The practice of quoting other works has one big benefit: it means I’m doing more interviews with people. Even when I can pull a quote from something a person has written, it’s better to quote from an interview. This is, in effect, a great excuse to talk to have conversations with interesting people, which is something I always enjoy. And fortunately they’re quite forgiving when we go over things they’ve already written about; few people actively dislike talking about their work, and most of them know how this game work.


via flickr

What I find really unexpected is that this kind of authority– writing that depends more on what the AUTHOR does, than on who the author cites– is, for me at least, truer to the ideal of scholarly authority. It forces you to take complete responsibility for your ideas. (Even at the Institute, while we didn’t use footnotes, we often supported ideas that were challenged by readers (usually clients or prospective clients) by saying, in effect, we’re just telling you what our expert sources told us.) You can argue that some writers abuse this, by appropriating other people’s ideas, or not sufficiently acknowledging their debts; I hope to avoid that, but I can now see how it happens.


getting pretty deep, via flickr

I’ve also been struck at how much writing is a business, albeit one that requires a high degree of focus and creativity. Even after editing the Encyclopaedia Britannica, publishing an academic monograph, turning out articles in newspapers, Scientific American, and lots of academic journals, I’m learning a LOT about how the trade book market works, and it’s pretty different from everything else.


microsoft research cambridge, via flickr

With my ambitious 1,000 word/day writing schedule, I’m also having to be very ruthless about my time and avoiding distractions. I’m not always successful (WILL JACK EVER ESCAPE FROM THE OTHERS? WHAT THE HELL IS THAT SMOKE MONSTER?), but this kind of writing requires starting early (the days when I’m up before 6, and get some writing done before I have to take the kids to school, are the most satisfying), and not giving up. People who think you get inspired, then rush to the keyboard and write in a creative frenzy, have it exactly backwards: you sit at the keyboard, and hope you can get to that state.


cafe milano, berkeley, via flickr

At the same time, while you need to hit your deadlines, you also need to be creative: anyone can tell the difference between what I’ve written when I’m really engaged and passionate, and what I write when I’m turning out Product. People don’t tell their friends that they have to read this Product; Terry Gross doesn’t interviews to writers about Product. They want strong, passionate writing, and creating it is… a challenge.
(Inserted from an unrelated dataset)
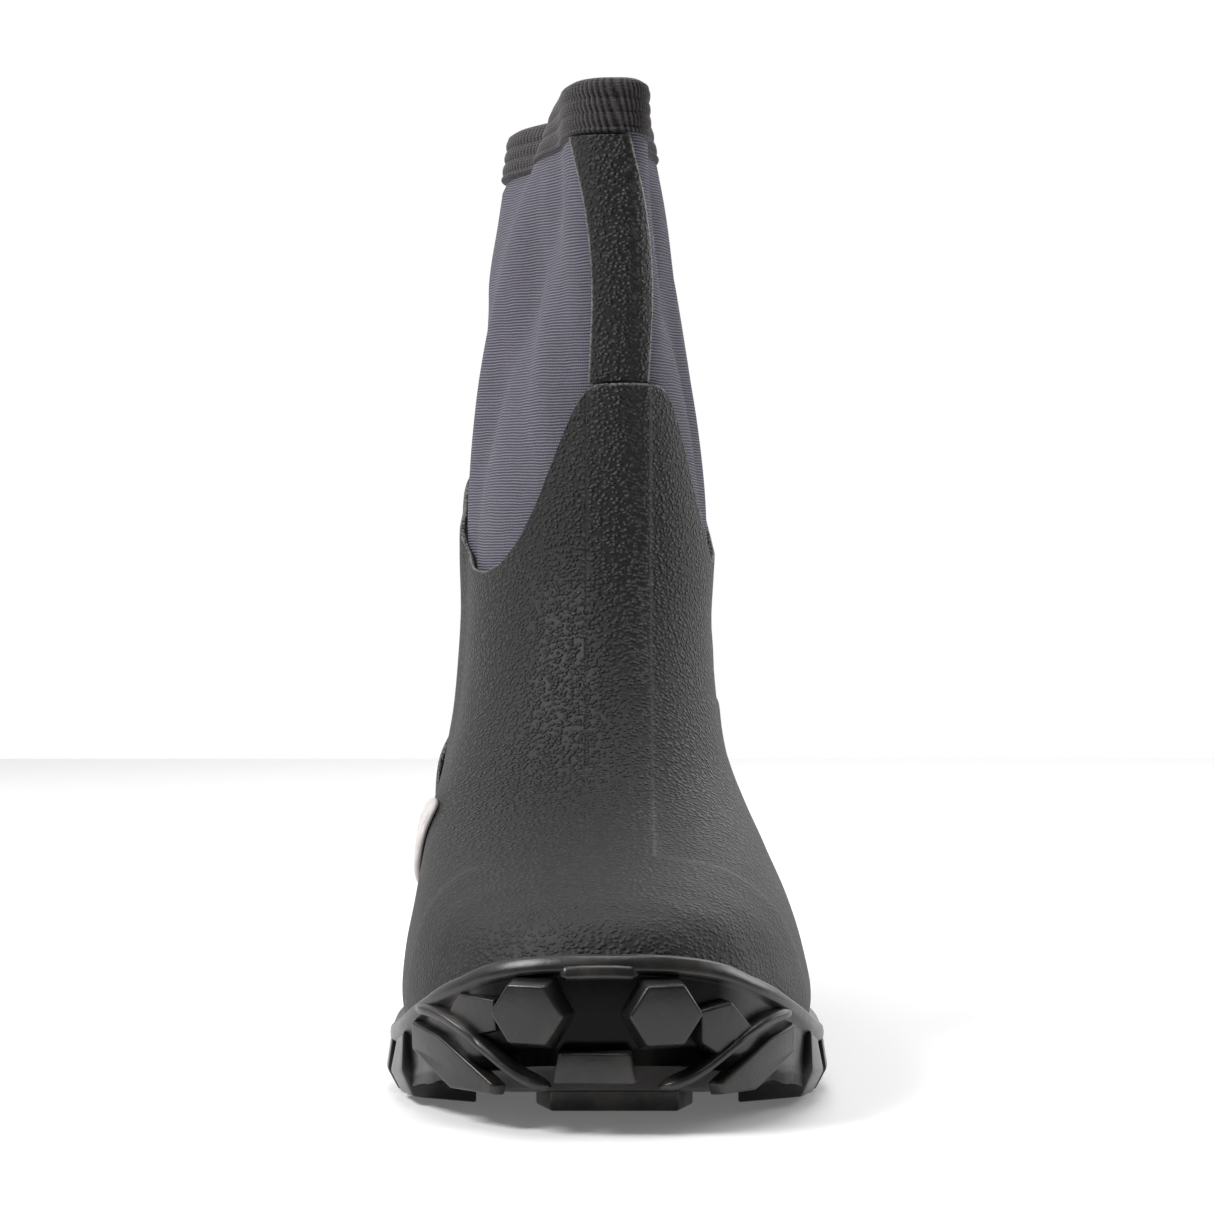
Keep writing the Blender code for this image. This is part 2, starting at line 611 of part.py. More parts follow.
def build_insole(finish):
    """The footbed, inside the bootie's lower edge."""
    bm = bmesh.new()
    rings = []
    offset = -NEOPRENE - 3 * CLEARANCE
    for lift in (0.0, INSOLE):
        points = []
        for turn in TURNS:
            foot = layer(0.0, turn, offset)
            height = sole_line(HEEL_CENTRE - foot.y, "seat") + CLEARANCE + lift
            point = layer(level_at(turn, height, offset), turn, offset)
            point.z = height
            points.append(point)
        rings.append(add_ring(bm, points))
    skin_rings(bm, rings)
    for ring in rings:
        ladder(bm, ring)
    return add_object("insole", bm, finish)


def sole_offset(turn):
    """Distance from the bootie's face to the inside of the sole's wall: more where the toe cap's step lies."""
    length = HEEL_CENTRE - skin(1, turn).y
    cap = min(edge[0] for edge in TOE_CAP_EDGE) * SOLE_LENGTH
    return COVER_OUTSIDE + 2.6 * CLEARANCE + STEP * ease((length - cap) / (0.1 * BALL_WIDTH) + 1.5)


def sole_outline(turn):
    """A point of the sole's outline, seen from below, and the level direction out of it."""
    face = layer(0.5, turn, 0.0)
    away = outward(0.5, turn)
    away.z = 0
    away.normalize()
    return face + away * (sole_offset(turn) + RIM), away


def edge_height(turn, column):
    return sole_line(HEEL_CENTRE - sole_outline(turn)[0].y, column)


def wall_point(turn, height, spread):
    """A point on the sole's side at a height, spread out from the plain wall."""
    offset = sole_offset(turn) + RIM + spread
    level = level_at(turn, height, offset)
    if level > 0.5:
        return layer(level, turn, offset)
    point, away = sole_outline(turn)
    point = point + away * spread
    point.z = height
    return point


def under_point(turn, inset, lift):
    """A point under the sole, at a distance in from its outline, lifted off the tread."""
    point, away = sole_outline(turn)
    point = point - away * inset
    length = HEEL_CENTRE - point.y
    edge = edge_height(turn, "edge")
    point.z = blend(edge, sole_line(length, "tread"), ease(inset / ROUNDING)) + lift
    return point


def build_sole_body():
    """The sole with no lugs: a tray with a wall round the foot, higher over the toe, and a band along its top."""
    bm = bmesh.new()
    rings = []
    for share in (0.0, 0.25, 0.5, 0.75, 1.0):
        points = []
        for turn in TURNS:
            offset = sole_offset(turn)
            point = layer(level_at(turn, edge_height(turn, "rim"), offset) * share, turn, offset)
            if share == 0:
                point.z = sole_line(HEEL_CENTRE - point.y, "seat")
            points.append(point)
        rings.append(add_ring(bm, points))
    tray = rings[0]
    recess, foot = RIM_BAND + RECESS, 1.4 * LUG_DEPTH
    wall = (
        (1.0, 0.0, 0.0), (1.0, RIM_BAND, CLEARANCE), (1.0, recess, -RECESS), (0.5, (recess - foot) / 2, -RECESS),
        (0.0, -foot, -RECESS), (0.0, -LUG_DEPTH, -UNDERCUT),
    )  # fmt: skip
    for part, drop, spread in wall:
        points = []
        for turn in TURNS:
            height = blend(edge_height(turn, "edge"), edge_height(turn, "rim"), part) - drop
            points.append(wall_point(turn, height, spread))
        rings.append(add_ring(bm, points))
    rings.append(add_ring(bm, [under_point(t, ROUNDING, LUG_DEPTH) for t in TURNS]))
    skin_rings(bm, rings)
    ladder(bm, tray)
    ladder(bm, rings[-1])
    return add_object("outsole_body", bm)


def way_round(side):
    """Turns of the sole's outline by the share of the way round from the heel to the toe, on one side."""
    turns = [side * math.pi * i / 180 for i in range(181)]
    points = [sole_outline(turn)[0] for turn in turns]
    lengths = [0.0]
    for a, b in zip(points, points[1:]):
        lengths.append(lengths[-1] + math.hypot(b.x - a.x, b.y - a.y))

    def turn_at(share):
        for i in range(180):
            if lengths[i + 1] >= share * lengths[-1]:
                t = (share * lengths[-1] - lengths[i]) / (lengths[i + 1] - lengths[i])
                return blend(turns[i], turns[i + 1], t) % (2 * math.pi)
        return turns[-1] % (2 * math.pi)

    return turn_at


def edge_lug(bm, turns, inward, up):
    """One lug on the sole's edge, from under the sole up its wall, narrower at its top."""
    rings = []
    for k, turn in enumerate(turns):
        low, high = edge_height(turn, "edge"), edge_height(turn, "rim")
        top = blend(low, high, up)
        lean = turns[1] + (turn - turns[1]) * 0.8
        rings.append(add_ring(bm, [
            under_point(turn, inward, 0.0),
            under_point(turn, LUG_BEVEL, 0.0),
            wall_point(turn, blend(low, high, 0.32), SIDE_RIB),
            wall_point(lean, top, CLEARANCE),
            wall_point(lean, top - LUG_BEVEL, -LUG_ROOT),
            wall_point(turn, blend(low, high, 0.48), -LUG_ROOT),
            under_point(turn, 2 * LUG_ROOT, LUG_DEPTH + LUG_BEVEL),
            under_point(turn, inward, 1.5 * LUG_DEPTH),
        ]))  # fmt: skip
    skin_rings(bm, rings)
    bm.faces.new(rings[0])
    bm.faces.new(rings[-1])


def build_edge_lugs():
    bm = bmesh.new()
    for side in (1, -1):
        turn_at = way_round(side)
        for lug in named_rows(EDGE_LUG_COLUMNS, EDGE_LUGS):
            turns = [turn_at(blend(lug["start"], lug["stop"], t)) for t in (0.0, 0.5, 1.0)]
            edge_lug(bm, turns, lug["inward"] * BALL_WIDTH, lug["up"])
    return add_object("edge_lugs", bm)


def tread_block(bm, outline):
    """One lug: an outline of (x, length) pairs, pushed from inside the sole down to the tread line."""
    low, high = [], []
    for x, length in outline:
        tread = sole_line(length, "tread")
        low.append(bm.verts.new((x, HEEL_CENTRE - length, tread)))
        high.append(bm.verts.new((x, HEEL_CENTRE - length, tread + 1.5 * LUG_DEPTH)))
    skin_rings(bm, [low, high])
    bm.faces.new(low)
    bm.faces.new(high)


def hexagon(x, length, across):
    radius = across / math.sqrt(3)
    angles = [math.radians(30 + 60 * i) for i in range(6)]
    return [(x + radius * math.cos(a), length + radius * math.sin(a)) for a in angles]


def build_middle_lugs():
    """Six-sided lugs down the middle of the heel and the forefoot, and the block under the toe."""
    bm = bmesh.new()
    across = 0.165 * BALL_WIDTH
    pitch = across + LUG_GAP
    for row in range(3):
        length = FOREFOOT_FLAT[0] * SOLE_LENGTH + pitch * (0.6 + 0.866 * row)
        for x in ((-pitch / 2, pitch / 2) if row % 2 else (0.0,)):
            tread_block(bm, hexagon(x, length, across))
    for row in (-1, 0, 1):
        tread_block(bm, hexagon(0.0, HEEL_CENTRE + row * pitch, across))
    tread_block(bm, [(x * BALL_WIDTH, at * SOLE_LENGTH) for x, at in TOE_BLOCK])
    return add_object("middle_lugs", bm)


def toe_point(x, height, spread):
    """A point on the front of the toe at x and a height, spread out from the plain wall."""
    low, high = math.pi / 2, 3 * math.pi / 2
    for _ in range(20):
        turn = (low + high) / 2
        if wall_point(turn, height, 0).x > x:
            low = turn
        else:
            high = turn
    return wall_point(low, height, spread)


def wall_block(bm, middle, outline, root_scale):
    """A block on the front of the toe: an outline round its middle, wider at its root, with a flat face."""
    x, height = middle
    rings = []
    for scale, spread in ((root_scale, -LUG_ROOT), (1.0, TOE_LUG_HEIGHT - RECESS)):
        rings.append(add_ring(bm, [toe_point(x + a * scale, height + b * scale, spread) for a, b in outline]))
    skin_rings(bm, rings)
    bm.faces.new(rings[-1])
    root = bm.verts.new(toe_point(x, height, -LUG_ROOT))
    for first, second in zip(rings[0], rings[0][1:] + rings[0][:1]):
        bm.faces.new((first, second, root))


def build_toe_lugs():
    """Two six-sided lugs on the front of the toe with flat faces, and the step between them."""
    bm = bmesh.new()
    middle = 0.5 * (sole_line(SOLE_LENGTH, "edge") + sole_line(SOLE_LENGTH, "rim"))
    radius = TOE_LUG / 2
    six_sided = [(radius * math.cos(a), radius * math.sin(a)) for a in (math.radians(60 * i) for i in range(6))]
    for x in (-0.15 * BALL_WIDTH, 0.125 * BALL_WIDTH):
        wall_block(bm, (x, middle), six_sided, 1.24)
    step = [(across * TOE_LUG, up * TOE_LUG) for across, up in TOE_STEP]
    step_x, step_up = (sum(corner[k] for corner in step) / len(step) for k in (0, 1))
    outline = [(across - step_x, up - step_up) for across, up in step]
    wall_block(bm, (step_x, middle + step_up), outline, 1.08)
    return add_object("toe_lugs", bm)


def build_outsole(finish):
    sole = build_sole_body()
    for lugs in (build_edge_lugs(), build_middle_lugs(), build_toe_lugs()):
        combine(sole, lugs, "UNION")
    sole.name = sole.data.name = "outsole"
    sole.hide_render = False
    sole.display_type = "TEXTURED"
    sole.data.materials.clear()
    sole.data.materials.append(finish)
    return sole


def main():
    for old in list(bpy.data.objects):
        bpy.data.objects.remove(old)
    neoprene = material("neoprene", (0.105, 0.100, 0.140), 0.9)
    rubber = material("rubber", (0.030, 0.030, 0.031), 0.6)
    sole_rubber = material("sole_rubber", (0.020, 0.019, 0.019), 0.5)
    knit = material("knit", (0.032, 0.029, 0.031), 0.9)
    pale = material("badge", (0.55, 0.50, 0.50), 0.4)
    foam = material("footbed", (0.06, 0.06, 0.065), 0.9)
    build_upper(neoprene)
    build_cover(rubber)
    build_strip(rubber)
    build_counter(rubber)
    build_badge(pale)
    build_binding(knit)
    build_insole(foam)
    build_outsole(sole_rubber)


main()
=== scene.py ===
# %% [markdown]
# # Insulated rubber boot
# A winter boot with a soft foam rubber shaft, a rubber cover that comes up the shin, and a lugged rubber
# outsole. The solids of the boot come first, as a fixed frame. This lesson then lays a finely shaped skin
# over each of them: every piece is a flat grid that is wrapped round the same form, so all of them fit
# together.

# %% Load the frame
import math

import bmesh
import bpy
import numpy as np
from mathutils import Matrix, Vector


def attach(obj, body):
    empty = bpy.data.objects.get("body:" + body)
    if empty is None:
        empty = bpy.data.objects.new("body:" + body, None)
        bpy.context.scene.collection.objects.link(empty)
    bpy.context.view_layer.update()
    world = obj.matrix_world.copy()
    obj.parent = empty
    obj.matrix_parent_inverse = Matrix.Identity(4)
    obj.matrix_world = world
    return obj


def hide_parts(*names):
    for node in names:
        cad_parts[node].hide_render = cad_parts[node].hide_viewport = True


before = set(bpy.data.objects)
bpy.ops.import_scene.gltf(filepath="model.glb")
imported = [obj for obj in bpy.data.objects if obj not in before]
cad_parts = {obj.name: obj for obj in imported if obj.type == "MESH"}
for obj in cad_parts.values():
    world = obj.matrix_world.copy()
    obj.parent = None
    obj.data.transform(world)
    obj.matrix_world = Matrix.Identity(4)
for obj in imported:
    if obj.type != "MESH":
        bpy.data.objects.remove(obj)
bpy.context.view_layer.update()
print("nodes:", sorted(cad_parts))

# %% [markdown]
# ## Sizes
# The boot is 281 mm high and stands on a sole 315 mm long. All the other lengths hang on these few, and
# they are the same as those of the solids, so that a skin lies where its solid does.

# %% Sizes in metres
SOLE_LENGTH = 0.315
BALL_WIDTH = 0.118
SOLE_HEIGHT = 0.026
ANKLE_HEIGHT = 0.120
BOOT_HEIGHT = 0.281
SHAFT_DEPTH = 0.134
SHAFT_WIDTH = 0.074
HEEL_CENTRE = 0.052
GAP = 0.0003
NEOPRENE = 0.005
RUBBER = 0.0022
STEP = 0.0007
COUNTER = 0.0015
STRIP = 0.0014
BADGE = 0.0026
RIM = 0.0028
STRIP_WIDTH = 0.0165
BAND_WIDTH = 0.0190
BINDING_HEIGHT = 0.0145
BINDING = 0.0014
BINDING_ROLL = 0.0008
LUG_DEPTH = 0.005
LUG_GAP = 0.0045
LUG_ROOT = 0.0020
TOE_LUG = 0.0170
TOE_LUG_HEIGHT = 0.0038
SIDE_RIB = 0.0015
RIM_BAND = 0.0040
RECESS = 0.0010
ROUNDING = 0.014
COVER_OUTSIDE = GAP + RUBBER
STRIP_LINE = np.array((  # the strip's middle: share of BOOT_HEIGHT, share of SHAFT_WIDTH
    (0.0, 0.057), (0.69, 0.057), (0.77, 0.072), (0.82, 0.066), (0.875, 0.041), (0.932, -0.006), (1.0, -0.05),
))  # fmt: skip

# %% [markdown]
# ## The form of the foot and leg
# A boot is built on a last, and a last is drawn as a stack of sections. Each row here is one closed line
# round the boot, from the sole up to the collar: where it starts and ends, how high, and how wide at heel,
# waist and ball. Between the rows the form runs on a smooth curve.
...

stimulant, distraction, caffeine, via flickr

Paradoxically, I think setting a 1,000 word/day pace for myself turns out to be a good way to bring on that more creative state, that feeling of being entangled with the work. The more you’re able to write to a schedule, the more likely you are to hit those great moments when you feel like you’re transcribing ideas that come from somewhere other than your own mind. It can take at least a day to get to that mental state where the ideas really flow well; inspiration doesn’t come in a flash, but after a long run-up. Put another way, those states can, to some degree, be induced: you can start wordsmithing and end up doing something really creative. This helps explain Frans Johannsen’s observation (in The Medici Effect) that creative people do some of their best, most memorable work when they’re doing a LOT of work. We assume that masterpieces are the result of long solitary focus on a single problem, but they’re more usually part of a bigger enterprise.


my office in microsoft research cambridge, via flickr

Now back to real writing.


working at cafe zoë, via flickr

2 Comments

  1. I really enjoyed your analysis of responsibility and authority and how those change when we can not hide behind lists of citations.

  2. Thanks very much! It's interesting to see how the necessity for footnotes affects the way I write, now that I'm trying to do something that's as rigorous as my scholarly work, but written in a different way.

    And this is not to say that all scholarship is nothing but a set of semiotic and status games. But there is an element of both in my academic writing, and perhaps a shade of it in other scholarship as well.